Before Maria, the island had experienced a massive outflow of citizens due to the financial crisis. The majority of the islanders live in poverty, with an average household income of $18,000 a year, which is less than half that of the United States' poorest state (Hernández). The answer to the economic recession often became to move to the US in search of the American Dream. According to the data from the Federal Bureau of Transportation Statistics, "between October 2016 and September 2017, about 93,000 people left Puerto Rico for the United States" (Pérez). After a year of record-scale migration to the US due to the economic crisis, Hurricane Maria is on track to become the catastrophe that finally empties the island. According to Arelis Hernández of The Washington Post, "The difference between the past decade's migration and that of previous generations is the character, size and speed with which it threatens to change Puerto Rico's economic and social future." The economic instability the island is currently facing stands as a result of the gap created by the movement of the working class along with their families.

Furthermore, the new movement created by Hurricane Maria shed light on Puerto Rico's colonial reality. The United States controls the Island's politics through the newly imposed Fiscal Control Board and its commerce through a centennial law known as the "Jones Act" which allows only US built ships and US crews to dock at the port (Moreno). While Puerto Rico's economy is highly dependent upon imports, this situation increases the price of every product that enters the Island. The evidence stands to prove that even though Puerto Ricans were granted citizenship over a hundred years ago, we are still regarded and treated as an infamous colony. For the United States, a nation that prides itself worldwide as the beacon of democracy, this non-democratic status with Puerto Rico needs to be resolved and it is a challenge that my generation needs to address.

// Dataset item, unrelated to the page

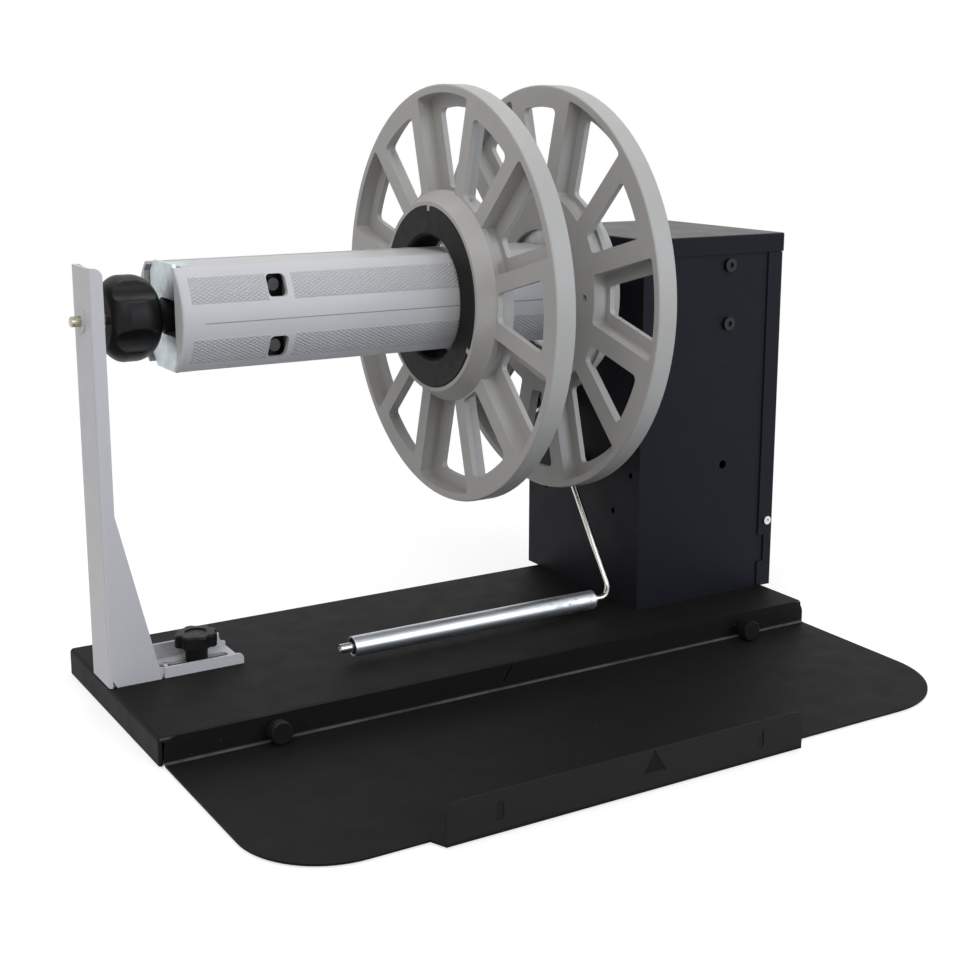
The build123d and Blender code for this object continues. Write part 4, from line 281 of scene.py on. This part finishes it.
def chuck_shell_look(name, colour):
    """The gripping shells: knurled bands above and below a smooth middle, with painted shade in the pits
    and in one engraved line.
    """
    s = Surface(name, 0.44, specular=0.45)
    across = s.math("SUBTRACT", s.axis("Y"), SPINDLE_Y)
    up = s.math("SUBTRACT", s.axis("Z"), SPINDLE_Z)
    arc = s.product(s.math("ARCTAN2", up, s.math("ABSOLUTE", across)), CHUCK_R)
    along = s.axis("X")
    ridges = []
    for slant in (KNURL_SLANT, -KNURL_SLANT):
        turns = s.math("DIVIDE", s.math("MULTIPLY_ADD", arc, slant, along), KNURL_PITCH)
        ridges.append(s.product(s.away(s.math("FRACT", turns), 0.5), 2.0))
    diamonds = s.math("MINIMUM", *ridges)
    band = s.between(s.math("ABSOLUTE", arc), KNURL_ARC)
    band = s.product(band, s.between(along, KNURL_ENDS_X))
    band = s.product(band, s.math("SUBTRACT", 1.0, s.between(along, KNURL_GAP_X)))
    line = s.product(
        s.span(s.away(arc, LINE_ARC), 0.00034, 0.00012), s.span(along, LINE_START_X, LINE_START_X + 0.001)
    )
    flow = s.noise(20.0, 4.0, 0.6, s.scaled(0.6, 1.0, 1.0), 0.3)
    body = s.mix(s.span(flow, 0.38, 0.7, 0.0, 0.35), colour, shade(colour, 0.88))
    # Painted shade: the knurl's pits are painted darker.
    pit_shade = s.product(band, s.math("SUBTRACT", 1.0, s.span(diamonds, 0.0, 0.5)))
    body = s.mix(s.product(pit_shade, 0.12), body, shade(colour, 0.5))
    # Painted shade: the engraved line is painted dark as the shade in its groove.
    body = s.mix(s.product(line, 0.6), body, shade(colour, 0.3))
    s.colour(body)
    s.rough(s.span(s.noise(150.0, 3.0), 0.3, 0.7, 0.38, 0.5))
    s.bump(s.product(s.span(diamonds, 0.0, 0.55), band), KNURL_DEPTH, 1.0)
    s.bump(s.math("SUBTRACT", 1.0, line), 0.0003, 0.9)
    s.bump(s.noise(2400.0, 2.0), 0.00003, 0.6)
    return s.material


def channel_look(name, colour):
    """The chuck's folded box: smooth pale paint, with painted shade where the shells' windows look onto
    it.
    """
    s = Surface(name, 0.45, specular=0.4)
    fine = s.noise(1500.0, 3.0, 0.6)
    body = s.mix(s.span(fine, 0.3, 0.7), shade(colour, 0.96), shade(colour, 1.04))
    off_x = s.away(s.axis("X"), WINDOW_X)
    off_z = s.away(s.away(s.axis("Z"), SPINDLE_Z), WINDOW_RISE)
    # Painted shade: where the shells' windows look onto the channel it is painted near black.
    window_shade = s.product(s.span(off_x, 0.0100, 0.0085), s.span(off_z, 0.0095, 0.0080))
    s.colour(s.mix(window_shade, body, WINDOW_SHADE_PAINT))
    s.rough(s.span(s.noise(60.0, 3.0), 0.3, 0.7, 0.42, 0.5))
    s.bump(fine, 0.00004, 0.8)
    return s.material


def roller_look(name, colour):
    """Turned aluminium tube: rings round it, pale drag marks along it, darker scuffs at the right."""
    s = Surface(name, 0.3, metallic=1.0)
    rings = s.noise(1.0, 3.0, 0.7, s.scaled(1500.0, 12.0, 12.0))
    drags = s.noise(1.0, 4.0, 0.75, s.scaled(22.0, 900.0, 900.0))
    body = s.mix(s.span(drags, 0.42, 0.66), colour, shade(colour, 0.72))
    right = s.span(s.axis("X"), -0.01, 0.035)
    patches = s.noise(330.0, 4.0, 0.7, s.scaled(0.5, 1.0, 1.0))
    scuff = s.product(right, s.span(patches, 0.5, 0.62))
    s.colour(s.mix(s.product(scuff, 0.75), body, shade(colour, 0.3)))
    s.rough(s.math("MULTIPLY_ADD", scuff, 0.25, s.span(drags, 0.35, 0.7, 0.3, 0.5)))
    s.bump(rings, 0.00002, 0.6)
    s.bump(drags, 0.00003, 0.5)
    return s.material


def felt_look(name, colour):
    """Pressed felt: tangled fibres with a soft sheen."""
    s = Surface(name, 0.95, specular=0.2)
    fibres = s.noise(900.0, 5.0, 0.7, s.scaled(1.0, 2.4, 0.8), 1.2)
    s.colour(s.mix(s.span(fibres, 0.3, 0.7), shade(colour, 0.6), shade(colour, 1.4)))
    s.shader.inputs["Sheen Weight"].default_value = 0.4
    s.bump(fibres, 0.0004, 0.9)
    return s.material


# ------------------------------------------------------------------ what each CAD node wears
def dress(material, *names):
    for name in names:
        materials = nodes[name].data.materials
        materials.clear()
        materials.append(material)


dress(
    powder_coat(
        "base_coat", (0.0078, 0.0070, 0.0066), 0.58, 0.08, specks=BLACK_SPECKS,
        # painted highlight along the pan's top-front fold
        fold=(BASE_FRONT_Y + 0.0007, BASE_TOP_Z - 0.0007, 0.0011),
    ),
    "base_pan",
)
dress(
    powder_coat(
        "shelf_coat", (0.0080, 0.0073, 0.0076), 0.57, 0.07, specks=BLACK_SPECKS,
        # painted highlight along the shelf's fold, and painted light on the fence's face
        fold=(BASE_FRONT_Y - 0.0017, SHELF_TOP_Z + 0.0005, 0.0016), fence=(FENCE_BACK_Y, SHELF_TOP_Z),
    ),
    "shelf_plate",
)
dress(
    powder_coat("housing_coat", (0.0088, 0.0092, 0.0140), 0.5, 0.10, specks=HOUSING_SPECKS),
    "housing_shell", "housing_right_cover",
)
dress(
    powder_coat("arm_paint", (0.50, 0.50, 0.53), 0.42, 0.4, 0.00003, contrast=0.035),
    "support_arm", "arm_bush",
)
dress(channel_look("channel_paint", (0.46, 0.46, 0.47)), "chuck_channel")
dress(
    powder_coat(
        # painted highlight on the cap's top face
        "cap_coat", (0.0080, 0.0086, 0.0130), 0.46, 0.09, specks=HOUSING_SPECKS, sheen_top=HOUSING_TOP_Z,
    ),
    "housing_cap",
)
dress(powder_coat("crank_paint", (0.011, 0.011, 0.012), 0.48, 0.2), "crank_arm")
dress(moulded("flange_plastic", (0.385, 0.38, 0.370), 0.45, 0.35), "outer_flange", "inner_flange")
dress(
    chuck_shell_look("shell_plastic", (0.49, 0.495, 0.515)),
    "chuck_shell_front", "chuck_shell_back",
)
dress(
    moulded("knob_plastic", (0.0075, 0.0073, 0.0075), 0.42, 0.16, grain=0.00006),
    "chuck_knob", "knob_neck", "clamp_knob", "crank_grip", "thumbscrew_left", "thumbscrew_right",
    "roller_bushes",
)
dress(
    moulded("ring_plastic", (0.0105, 0.0100, 0.0094), 0.55, 0.15, grain=0.00008),
    "outer_flange_ring", "inner_flange_ring",
)
dress(
    metal("zinc", (0.52, 0.575, 0.60), 0.38, UPRIGHT, blotch=0.1),
    "chuck_end_plate", "bearing_bridge", "wall_plate",
)
dress(metal("yellow_zinc", (0.47, 0.435, 0.34), 0.26, DRAWN), "drawscrew")
dress(metal("nickel", (0.60, 0.585, 0.55), 0.2, EVEN), "dancer_rod")
dress(
    metal("turned_steel", (0.52, 0.52, 0.52), 0.28, TURNED),
    "dancer_hub", "roller_collars", "clamp_nut", "guide_pin", "thumbscrew_inserts", "clamp_stud",
    "bearing_outer_races", "bearing_inner_races", "bearing_balls", "brake_disc", "brake_spring",
    "brake_nut", "spindle_shaft", "spindle_spacer", "grip_axle",
)
dress(roller_look("roller", (0.66, 0.68, 0.72)), "dancer_roller")
dress(
    metal("milled", (0.64, 0.65, 0.66), 0.36, MILLED),
    "spindle_hub_block", "screw_support", "flange_hub", "wedge_nuts",
)
dress(powder_coat("casting", (0.16, 0.165, 0.17), 0.55, grain=0.0003), "bearing_housings")
dress(
    metal("bright_screw", (0.68, 0.68, 0.67), 0.26, TURNED),
    "foot_screws", "housing_base_screws", "cover_screws",
)
dress(metal("guide_screw", (0.055, 0.055, 0.055), 0.24, TURNED), "shell_guide_screws")
dress(
    metal("black_screw", (0.035, 0.035, 0.037), 0.38, TURNED),
    "bridge_screws", "bearing_screws", "flange_hub_screws", "crank_bolt", "dancer_pivot_bolt",
)
dress(felt_look("felt", (0.27, 0.26, 0.24)), "brake_felt")
dress(
    moulded("rubber", (0.014, 0.014, 0.014), 0.72, specular=0.3, grain=0.0001),
    "rubber_feet", "dancer_stop",
)


# ------------------------------------------------------------------ studio
WHITE = (1.0, 1.0, 1.0)
FLOOR_REACH = 12.0
FLOOR_BOUNCE = (0.58, 0.58, 0.58)       # the floor as the object's light meets it
FLOOR_SHADOW = (0.42, 0.42, 0.42)       # the share of the seen floor that takes a shadow
FLOOR_GLOW = 0.68                       # what brings the lit floor up to white
FLOOR_FADE = (0.42, 0.85)               # metres from the middle over which it turns plain white
UNDER_BASE_SHADOW_EDGE = (0.0015, 0.0045)             # inside the base's outline, where the floor's glow fades out as a painted shadow
ROOM_COLOUR = (1.0, 0.985, 0.965)
ROOM_LEVEL = 0.46


def background_rays(tree):
    """1 for rays that show the background: from the camera, through clear pieces and off metal."""
    path = tree.node("ShaderNodeLightPath").outputs
    straight = tree.math("MAXIMUM", path["Is Camera Ray"], path["Is Transmission Ray"])
    return tree.math("MAXIMUM", straight, path["Is Glossy Ray"])


def end_tree(tree, output, others, background):
    """Gives background rays one shader and all other rays another."""
    out = tree.node(output)
    picked = tree.join_shaders("ShaderNodeMixShader", background_rays(tree), others, background)
    tree.link(picked, out.inputs["Surface"])


def studio_floor():
    """A white floor that keeps a soft shadow, fades to plain white and has a painted shadow under the
    base.
    """
    mesh = bpy.data.meshes.new("floor")
    signs = ((-1, -1), (1, -1), (1, 1), (-1, 1))
    mesh.from_pydata([(x * FLOOR_REACH, y * FLOOR_REACH, 0) for x, y in signs], [], [(0, 1, 2, 3)])
    floor = bpy.data.objects.new("floor", mesh)
    bpy.context.scene.collection.objects.link(floor)
    material = bpy.data.materials.new("floor_white")
    material.use_nodes = True
    material.node_tree.nodes.clear()
    tree = Nodes(material.node_tree)
    place = tree.node("ShaderNodeTexCoord").outputs["Object"]
    split = tree.node("ShaderNodeSeparateXYZ")
    tree.link(place, split.inputs[0])
    sides = []
    for number, (low, high) in enumerate(list(zip(*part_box("base_pan")))[:2]):
        off = tree.away(split.outputs[number], (low + high) / 2)
        half = (high - low) / 2
        sides.append(tree.span(off, half - UNDER_BASE_SHADOW_EDGE[0], half - UNDER_BASE_SHADOW_EDGE[1]))
    # Painted shadow: inside the base's outline the floor loses its glow.
    glow = tree.span(tree.product(*sides), 0.0, 1.0, FLOOR_GLOW, 0.0)
    near = tree.join_shaders(
        "ShaderNodeAddShader",
        tree.shader_of("ShaderNodeBsdfDiffuse", FLOOR_SHADOW),
        tree.shader_of("ShaderNodeEmission", WHITE, glow),
    )
    distance = tree.node("ShaderNodeVectorMath", operation="LENGTH")
    tree.link(place, distance.inputs[0])
    fade = tree.span(distance.outputs["Value"], *FLOOR_FADE, curve="SMOOTHSTEP")
    far = tree.shader_of("ShaderNodeEmission", WHITE, 1.0)
    seen = tree.join_shaders("ShaderNodeMixShader", fade, near, far)
    end_tree(
        tree, "ShaderNodeOutputMaterial", tree.shader_of("ShaderNodeBsdfDiffuse", FLOOR_BOUNCE), seen
    )
    floor.data.materials.append(material)


def studio_world():
    """White behind the object; a soft, slightly warm room for all other light."""
    world = bpy.data.worlds.new("studio")
    bpy.context.scene.world = world
    world.use_nodes = True
    world.node_tree.nodes.clear()
    tree = Nodes(world.node_tree)
    room = tree.shader_of("ShaderNodeBackground", ROOM_COLOUR, ROOM_LEVEL)
    white = tree.shader_of("ShaderNodeBackground", WHITE, 1.0)
    end_tree(tree, "ShaderNodeOutputWorld", room, white)


def softbox(name, place, aim, size, power, colour=WHITE):
    lamp = bpy.data.lights.new(name, "AREA")
    lamp.shape = "RECTANGLE"
    lamp.size, lamp.size_y = size
    lamp.energy = power
    lamp.color = colour
    holder = bpy.data.objects.new(name, lamp)
    bpy.context.scene.collection.objects.link(holder)
    holder.location = place
    holder.rotation_euler = (Vector(aim) - Vector(place)).to_track_quat("-Z", "Y").to_euler()


# The photo's camera: turned and raised in degrees, with its lens and optical centre in pixels.
CAMERA_PLACE = (-0.51078, -0.77184, 0.34307)
CAMERA_TURN = (-31.598, 11.926, 0.199)          # azimuth, elevation and roll
PICTURE = 970
FOCAL_LENGTH = 1531.52
OPTICAL_CENTRE = (500.39, 428.94)
SENSOR_MM = 36.0


def studio_camera():
    """The photo's view: a long lens, a little above the spindle, from the front left."""
    azimuth, elevation, roll = (math.radians(value) for value in CAMERA_TURN)
    back = Vector((
        math.sin(azimuth) * math.cos(elevation), -math.cos(azimuth) * math.cos(elevation),
        math.sin(elevation),
    ))
    right = (-back).cross(Vector((0, 0, 1))).normalized()
    up = right.cross(-back)
    turned_right = right * math.cos(roll) + up * math.sin(roll)
    turned_up = up * math.cos(roll) - right * math.sin(roll)
    data = bpy.data.cameras.new("camera")
    data.sensor_width = SENSOR_MM
    data.lens = FOCAL_LENGTH / PICTURE * SENSOR_MM
    data.shift_x = (PICTURE / 2 - OPTICAL_CENTRE[0]) / PICTURE
    data.shift_y = (OPTICAL_CENTRE[1] - PICTURE / 2) / PICTURE
    data.clip_start = 0.01
    data.clip_end = 60.0
    camera = bpy.data.objects.new("camera", data)
    bpy.context.scene.collection.objects.link(camera)
    rotation = Matrix((turned_right, turned_up, back)).transposed()
    camera.matrix_world = Matrix.Translation(Vector(CAMERA_PLACE)) @ rotation.to_4x4()
    bpy.context.scene.camera = camera


studio_floor()
studio_world()
softbox("key", (-1.2, -1.1, 1.7), (0.0, 0.0, 0.12), (1.4, 1.4), 17.0, (1.0, 0.98, 0.95))
softbox("fill", (0.8, -1.8, 0.9), (0.05, 0.0, 0.12), (1.4, 1.2), 19.0, (0.80, 0.89, 1.0))
softbox("top", (0.1, 0.5, 2.0), (0.0, 0.05, 0.1), (1.6, 1.2), 13.0)
studio_camera()
bpy.context.scene.view_settings.view_transform = "Standard"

Those who move to the US mainland notice the huge disparity between the US citizens of Puerto Rico and the ones from the continent. As a Puerto Rican that recently moved to the United States to continue my higher education, I have noticed that those disparities are mostly linked to economic benefits for those who live on the mainland. For example, I have noticed how many of my friends received an advanced and holistic education in public school, a reality that is not widespread in the island. Moreover, I have seen how prices in stores are much more accessible to the public because simply they do not have the exceedingly high freight and taxes placed on imported goods in the island. These disparities are created in part by the Congressional representation Puerto Ricans lack. A non-voting Resident Commissioner that sits in the House of Representatives is not only weak, but the only representation we have as a territory. Consequently, whenever there is any disruption to Puerto Rico's fragile economy, be it an economic depression or a weather disaster such as Hurricane Maria, Puerto Ricans opt to move in order to flee from an economy that simply cannot provide opportunities to sustain a reasonable quality of life. Category 5 Hurricane Maria has lifted the rug and shown what's underneath it, showcasing to the world, not only the physical destruction of the worst kind, but the helpless and fragile situation that Congress has imparted to Puerto Rico for more than a century. Maria has not only provoked the latest wave of migration, but also sparked the sentiments of inequality that are associated with the most anti-democratic system of governance, a colony.

After almost a year after the Hurricane, the island is still in recovery. My mom still calls me once in a while, informing me that there has been yet another power outage. Nevertheless, I noticed that my family has become stronger through their resilience. My father, who is an artist, took the initiative of starting a project that featured a positive outlook on the situation. The project, "Paint a Brighter Puerto Rico," aims to bring help to the most affected municipalities in the island by donating the profits of his artwork. This stands to prove that in the face of chaos and necessity, the Puerto Rican community can come together in order to rebuild a brighter future. I am glad my family did not end up moving to Chicago with my sister because they have become part of a new and inspiring group dedicated to improving and renovating the island's infrastructure and spirit. With focus and hard work, they plan to rebuild our lovely Puerto Rico.